To be honest, and to betray my own stupidity, I wasn’t sure that cold didn’t have a little more of a floor than heat. After all, more cosmic rays, more heat, ad infinitum. On the other hand, once a place is dark, it’s dark, right? Is there room for somewhere to become infinitely more chilly?
Luckily for this article, but unluckily for my image of my own intelligence, yes, it can get really, really cold. As for where it happens, you can probably guess at that. No trick answer here, where, wouldn’t you know, it was actually Boston Harbor during some sort of deeply fucked-up polar vortex. It is, indeed, the King of Cold, Antarctica. More specifically, in a research station in Antarctica known as Vostok. It was recorded on July 21, 1983, a temperature so low that God himself couldn’t create a hat furry enough to save these poor Russians’ ears.

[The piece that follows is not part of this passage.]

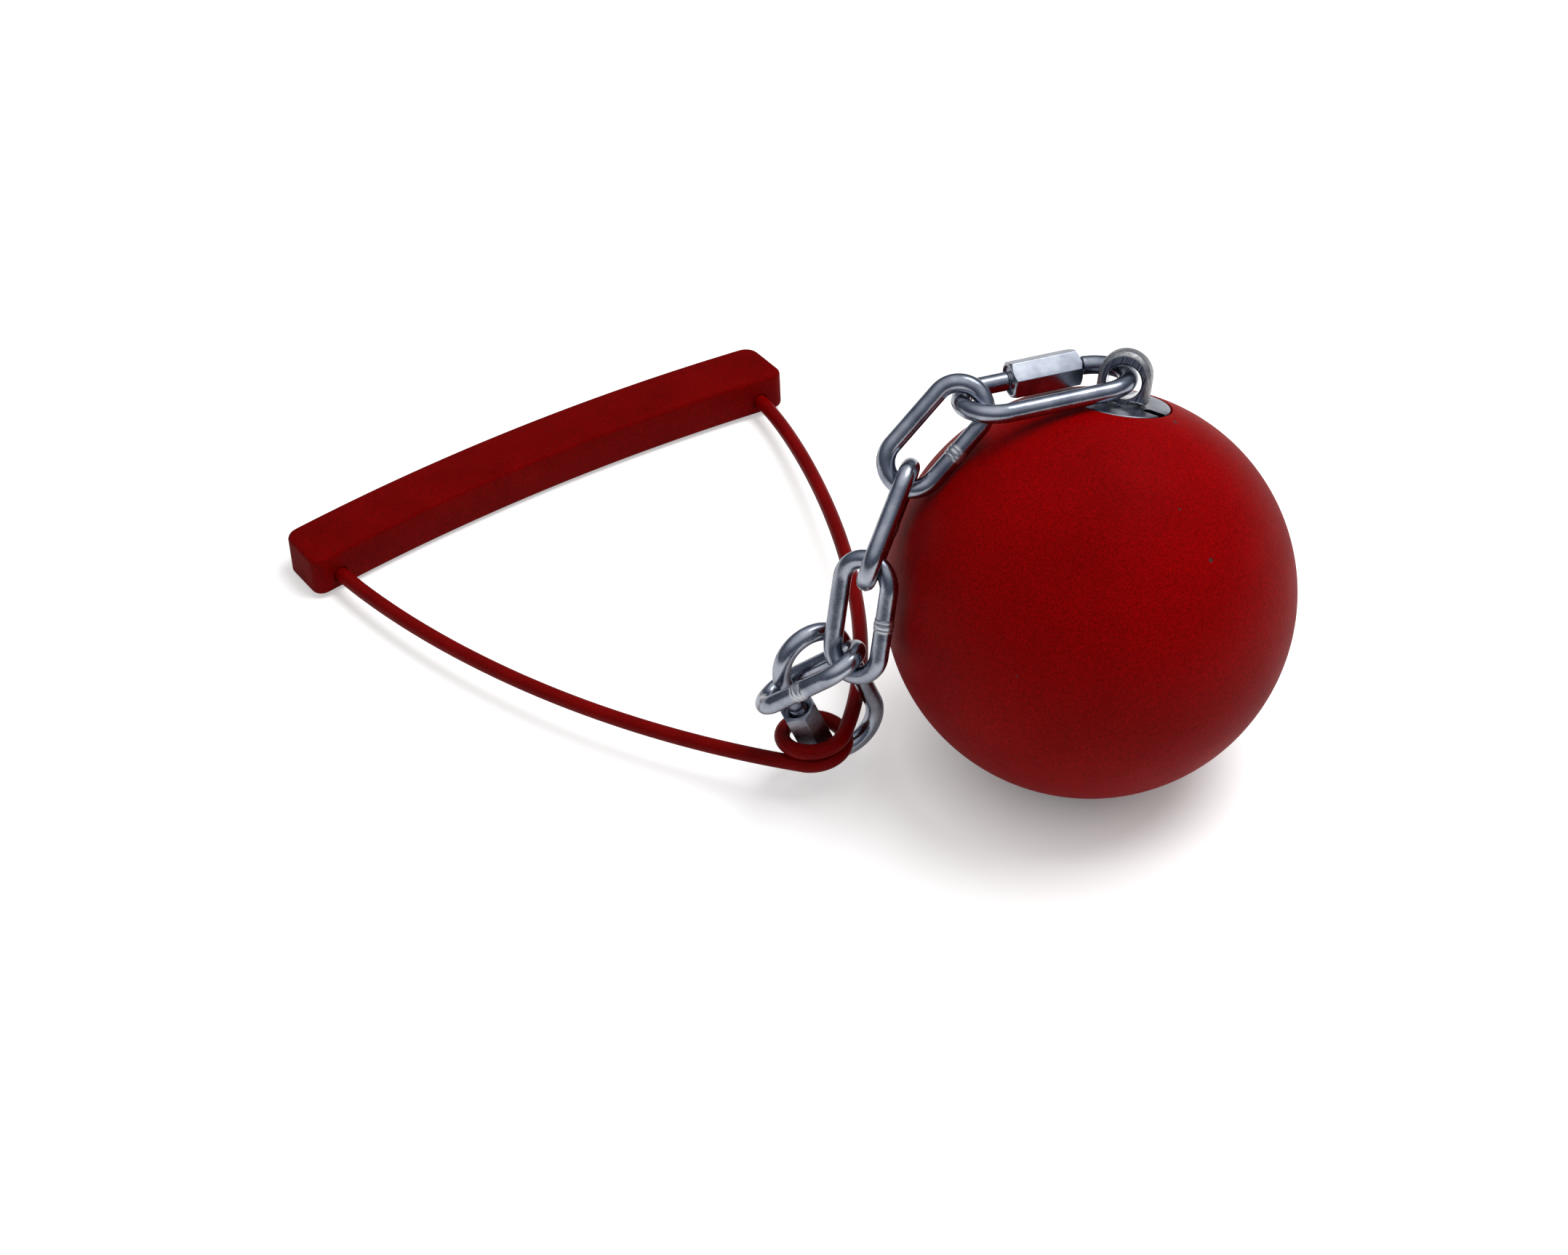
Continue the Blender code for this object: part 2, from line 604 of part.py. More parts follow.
def build_handle(handle):
    body = wire("handle_wire", handle_route(), WIRE_RADIUS, "red_coating")
    body.matrix_world = handle

    shape = bmesh.new()
    bmesh.ops.create_cube(shape, size=1,
                          matrix=Matrix.Diagonal((GRIP_LENGTH, GRIP_WIDTH, GRIP_THICKNESS, 1)))
    for cut in range(1, GRIP_CUTS + 1):
        spot = GRIP_LENGTH * (cut / (GRIP_CUTS + 1) - 0.5)
        bmesh.ops.bisect_plane(shape, geom=shape.verts[:] + shape.edges[:] + shape.faces[:],
                               plane_co=(spot, 0, 0), plane_no=(1, 0, 0))
    for corner in shape.verts:
        share = corner.co.x / (GRIP_LENGTH / 2)
        corner.co.y -= GRIP_BOW * share * share
    grip = add_part("handle_grip", mesh_from("handle_grip", shape), "red_plastic",
                    handle @ Matrix.Translation(grip_centre()))
    bevel(grip, GRIP_EDGE_RADIUS, segments=2, angle=math.radians(40))
    for side, name in ((1, "right_socket_cutter"), (-1, "left_socket_cutter")):
        start, heading = leg_start(side)
        deep = GRIP_CLEAR_OF_LEG_START + WIRE_SOCKET_DEPTH + SEAT_GAP
        mesh = cylinder(name, WIRE_RADIUS + SEAT_GAP, -deep, 0, segments=16)
        place = handle @ frame(start, Vector((0, 0, 1)), heading)
        boolean(grip, add_cutter(name, mesh, place))


def grip_centre():
    """Middle of the bowed bar, which stands higher above the wire than below it."""
    wire_share = WIRE_SPREAD / GRIP_LENGTH
    inner_edge = HANDLE_REACH + GRIP_CLEAR_OF_LEG_START + GRIP_BOW * wire_share ** 2
    return Vector((HANDLE_SIDE_SHIFT, inner_edge + GRIP_WIDTH / 2,
                   GRIP_THICKNESS / 2 - WIRE_ABOVE_GRIP_BASE))


def handle_frame(lower_quick):
    """Handle plane: its coil sits on the lower quick link, its grip on the floor."""
    leg = lower_quick.matrix @ lower_quick.leg(COIL_HEIGHT_ON_LEG)[0]
    reach = grip_centre().y + GRIP_WIDTH / 2 - GRIP_EDGE_RADIUS
    tilt = (math.asin(leg.z / math.hypot(reach, WIRE_ABOVE_GRIP_BASE))
            - math.atan2(WIRE_ABOVE_GRIP_BASE, reach))
    heading = HANDLE_HEADING.normalized()
    right = heading.cross(Vector((0, 0, 1)))
    to_grip = heading * math.cos(tilt) - Vector((0, 0, math.sin(tilt)))
    place = frame(Vector(), right, right.cross(to_grip))
    play = COIL_SIDE.normalized() * (COIL_PLAY - 2 * SEAT_GAP)
    return Matrix.Translation(leg - direction(place, play)) @ place


# Pivots: an empty on each joint's axis, its Z along the axis
def add_pivot(name, spot, axis, parent=None):
    pivot = bpy.data.objects.new(name, None)
    pivot.empty_display_size = 0.01
    parts.objects.link(pivot)
    axes = Vector((0, 0, 1)).rotation_difference(axis).to_matrix().to_4x4()
    pivot.matrix_world = Matrix.Translation(spot) @ axes
    bpy.context.view_layer.update()
    if parent:
        attach(pivot, parent)
    return pivot


def attach(child, parent):
    world = child.matrix_world.copy()
    child.parent = parent
    child.matrix_parent_inverse = parent.matrix_world.inverted()
    child.matrix_world = world


def ring_pivot(ring, bearing):
    point, tangent, _ = bearing
    return ring.matrix @ point, direction(ring.matrix, tangent)


def shade(part):
    if part.type == "MESH" and part.data.polygons:
        part.data.shade_smooth()
        part.data.set_sharp_from_angle(angle=math.radians(35))


def curve_to_mesh(name):
    """The wire as a closed mesh, in the curve's place."""
    curve = bpy.data.objects[name]
    world = curve.matrix_world.copy()
    finish = curve.data.materials[0]
    evaluated = curve.evaluated_get(bpy.context.evaluated_depsgraph_get())
    mesh = bpy.data.meshes.new_from_object(evaluated)
    shape = bmesh.new()
    shape.from_mesh(mesh)
    bmesh.ops.remove_doubles(shape, verts=shape.verts, dist=0.00001)
    bmesh.ops.recalc_face_normals(shape, faces=shape.faces)
    shape.to_mesh(mesh)
    shape.free()
    bpy.data.objects.remove(curve, do_unlink=True)
    part = bpy.data.objects.new(name, mesh)
    parts.objects.link(part)
    mesh.materials.clear()
    mesh.materials.append(finish)
    part.matrix_world = world
    return part


clear_scene()
parts = new_collection("throwing_weight")
cutters = new_collection("cutters")

BALL_CENTRE = Vector((0, 0, BALL_RADIUS))
swivel_z = SWIVEL_DIRECTION.normalized()
eye_face = EYE_FACE_DIRECTION - swivel_z * EYE_FACE_DIRECTION.dot(swivel_z)
swivel_frame = frame(BALL_CENTRE, eye_face.cross(swivel_z), swivel_z)

build_ball(swivel_frame)
build_bearing(swivel_frame)
build_eye(swivel_frame)

# The rings from the eye down to the handle
upper_quick = Ring(QUICK_LENGTH, QUICK_WIDTH, UPPER_QUICK_ATTITUDE)
eye_centre = swivel_frame @ Vector((0, 0, CAP_TOP + EYE_HOLE_HEIGHT))
eye_bearing = upper_quick.crown(1, EYE_BEARING_ANGLE)
upper_attitude = upper_quick.attitude
pull = EYE_BEARING_SIDE.normalized() * (EYE_HOLE_RADIUS - QUICK_WIRE_RADIUS - EYE_BEARING_PLAY)
upper_quick.matrix = Matrix.Translation(
    eye_centre + direction(upper_attitude, pull - eye_bearing[0])) @ upper_attitude

chain = []
pivots = [("upper_quick_pivot", (eye_centre, direction(swivel_frame, (0, -1, 0))))]
above = upper_quick
for number, attitude in enumerate(CHAIN_ATTITUDES):
    link = Ring(LINK_LENGTH, LINK_WIDTH, attitude)
    upper_angle, own_angle = CHAIN_BEARING_ANGLES[number]
    carrier = above.crown(-1, upper_angle)
    distance = WIRE_BEARING_DISTANCE if number else QUICK_BEARING_DISTANCE
    own = link.crown(1, own_angle)
    link.hang(own, above, carrier, distance)
    hinge = (link, own) if number + 1 in OWN_WIRE_HINGES else (above, carrier)
    pivots.append(("link_%d_pivot" % (number + 1), ring_pivot(*hinge)))
    chain.append(link)
    above = link

lower_quick = Ring(QUICK_LENGTH, QUICK_WIDTH, LOWER_QUICK_ATTITUDE)
carrier = above.crown(-1, LAST_LINK_BEARING_ANGLE)
seat_on_leg = lower_quick.leg(LOWER_SLEEVE_LENGTH / 2 - LOWER_SLEEVE_SHIFT + LAST_LINK_ABOVE_SLEEVE)
lower_quick.hang(seat_on_leg, above, carrier, QUICK_BEARING_DISTANCE)
pivots.append(("lower_quick_pivot", ring_pivot(above, carrier)))
handle_place = handle_frame(lower_quick)
pivots.append(("handle_pivot", ring_pivot(lower_quick, lower_quick.leg(COIL_HEIGHT_ON_LEG))))

build_quick_link("upper", upper_quick, UPPER_SLEEVE_LENGTH, UPPER_SLEEVE_SHIFT, UPPER_SLEEVE_TURN)
for number, link in enumerate(chain):
    piece = wire("chain_link_%d" % (number + 1), link.outline(), LINK_WIRE_RADIUS,
                 "zinc_plate", closed=True)
    piece.matrix_world = link.matrix
build_quick_link("lower", lower_quick, LOWER_SLEEVE_LENGTH, -LOWER_SLEEVE_SHIFT, LOWER_SLEEVE_TURN)
build_handle(handle_place)

bpy.context.view_layer.update()
wires = [thing.name for thing in parts.objects if thing.type == "CURVE"]
for name in wires:
    curve_to_mesh(name)
for thing in parts.objects:
    shade(thing)

# Each moving body hangs on its pivot
nodes = parts.objects
swivel_pivot = add_pivot("swivel_pivot", BALL_CENTRE, swivel_z)
cage_pivot = add_pivot("cage_pivot", BALL_CENTRE, swivel_z)
for name in ("swivel_eye", "lower_race", "thrust_washer", "lock_nut", "split_pin"):
    attach(nodes[name], swivel_pivot)
attach(nodes["ball_cage"], cage_pivot)
for number in range(1, BEARING_BALL_COUNT + 1):
    attach(nodes["bearing_ball_%02d" % number], cage_pivot)
carried = (
    ("upper_quick_link",), ("chain_link_1",), ("chain_link_2",), ("chain_link_3",),
    ("chain_link_4",), ("lower_quick_link",), ("handle_wire", "handle_grip"),
)
parent = swivel_pivot
for (name, (spot, axis)), names in zip(pivots, carried):
    parent = add_pivot(name, spot, axis, parent)
    for node in names:
        attach(nodes[node], parent)
sleeves = (("upper", upper_quick, UPPER_SLEEVE_SHIFT), ("lower", lower_quick, -LOWER_SLEEVE_SHIFT))
for name, ring, shift in sleeves:
    spot, axis = ring_pivot(ring, ring.leg(shift))
    sleeve_pivot = add_pivot(name + "_sleeve_pivot", spot, axis, nodes[name + "_quick_link"])
    attach(nodes[name + "_link_sleeve"], sleeve_pivot)

# The origin is under the middle of the whole weight, on the floor
bpy.context.view_layer.update()
depsgraph = bpy.context.evaluated_depsgraph_get()
corners = []
for thing in nodes:
    if thing.type == "MESH":
        solid = thing.evaluated_get(depsgraph)
        corners += [solid.matrix_world @ corner.co for corner in solid.data.vertices]
low = Vector([min(corner[axis] for corner in corners) for axis in range(3)])
high = Vector([max(corner[axis] for corner in corners) for axis in range(3)])
foot = Vector(((low.x + high.x) / 2, (low.y + high.y) / 2, low.z))
for thing in bpy.data.objects:
    if thing.parent is None:
        thing.location -= foot
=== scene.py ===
# Throwing weight: red iron ball, swivel eye, short chain and wire-triangle grip.
# Sizes are in millimetres in each dictionary; meshes end up in metres, in the CAD's frame.
import json
import math

import bmesh
import bpy
from mathutils import Matrix, Vector


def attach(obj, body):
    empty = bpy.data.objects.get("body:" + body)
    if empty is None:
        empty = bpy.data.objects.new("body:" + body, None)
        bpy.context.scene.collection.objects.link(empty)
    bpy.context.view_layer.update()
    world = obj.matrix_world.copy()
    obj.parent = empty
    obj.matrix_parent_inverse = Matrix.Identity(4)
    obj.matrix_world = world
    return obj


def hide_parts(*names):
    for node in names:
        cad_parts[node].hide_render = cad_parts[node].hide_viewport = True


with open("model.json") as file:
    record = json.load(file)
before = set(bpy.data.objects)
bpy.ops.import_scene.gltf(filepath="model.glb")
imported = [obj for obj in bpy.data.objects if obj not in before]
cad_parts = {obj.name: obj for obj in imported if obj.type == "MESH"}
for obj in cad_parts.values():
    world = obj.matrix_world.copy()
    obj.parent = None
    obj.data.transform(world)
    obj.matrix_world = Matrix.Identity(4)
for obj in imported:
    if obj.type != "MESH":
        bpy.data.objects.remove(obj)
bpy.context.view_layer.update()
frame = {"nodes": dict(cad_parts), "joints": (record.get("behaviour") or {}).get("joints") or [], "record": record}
joints = {joint["name"]: joint for joint in frame["joints"]}
mounts = {mount["name"]: mount for mount in frame["record"]["mounts"]}
print("frame loaded:", len(frame["nodes"]), "nodes")

# The view, as the photograph was taken. Place and clip are in metres, centre and focalPixels
# in pixels of the photograph's 2156 x 1725 frame
view = {"place": (0.004736, -0.718836, 0.6247), "tilt": 48.7, "lens": 75.14, "sensor": 36,
        "clip": (0.05, 20), "centre": (1078, 862.5), "focalPixels": 4500}


def makeCamera():
    data = bpy.data.cameras.new("photoCamera")
    data.lens = view["lens"]
    data.sensor_width = view["sensor"]
    data.clip_start, data.clip_end = view["clip"]
    camera = bpy.data.objects.new("photoCamera", data)
    camera.location = view["place"]
    camera.rotation_euler = (math.radians(view["tilt"]), 0, 0)
    bpy.context.scene.collection.objects.link(camera)
    bpy.context.scene.camera = camera


def sightLine(across, down):  # from the camera through a pixel of the photograph
    local = Vector(((across - view["centre"][0]) / view["focalPixels"],
                    (view["centre"][1] - down) / view["focalPixels"], -1))
    return Matrix.Rotation(math.radians(view["tilt"]), 3, "X") @ local.normalized()


makeCamera()


# Colours and nodes
def linearColour(hexText):
    channels = [int(hexText[start:start + 2], 16) / 255 for start in (1, 3, 5)]
    return [c / 12.92 if c <= 0.04045 else ((c + 0.055) / 1.055) ** 2.4 for c in channels] + [1]


def fillSockets(tree, node, inputs):  # by name, or in the sockets' own order
    for name, value in inputs.items() if isinstance(inputs, dict) else enumerate(inputs):
        if isinstance(value, bpy.types.Node):
            value = value.outputs[0]
        if isinstance(value, bpy.types.NodeSocket):
            tree.links.new(value, node.inputs[name])
        else:
            node.inputs[name].default_value = value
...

The temperature in question? Negative 128.6 degrees Fahrenheit, or negative 89.2 degrees Celsius for you metric nerds. That’s over a third of the way to liquid nitrogen (negative 320 degrees Fahrenheit).
Interestingly, the coldest temperature ever recorded is roughly the same distance from zero in Fahrenheit as the hottest temperature ever recorded, which was 134 degrees Fahrenheit. Was this planned? Did we just happen to stick zero in an incredibly pleasing place?
That’s a question for the kind of scientist who refuses to return my emails.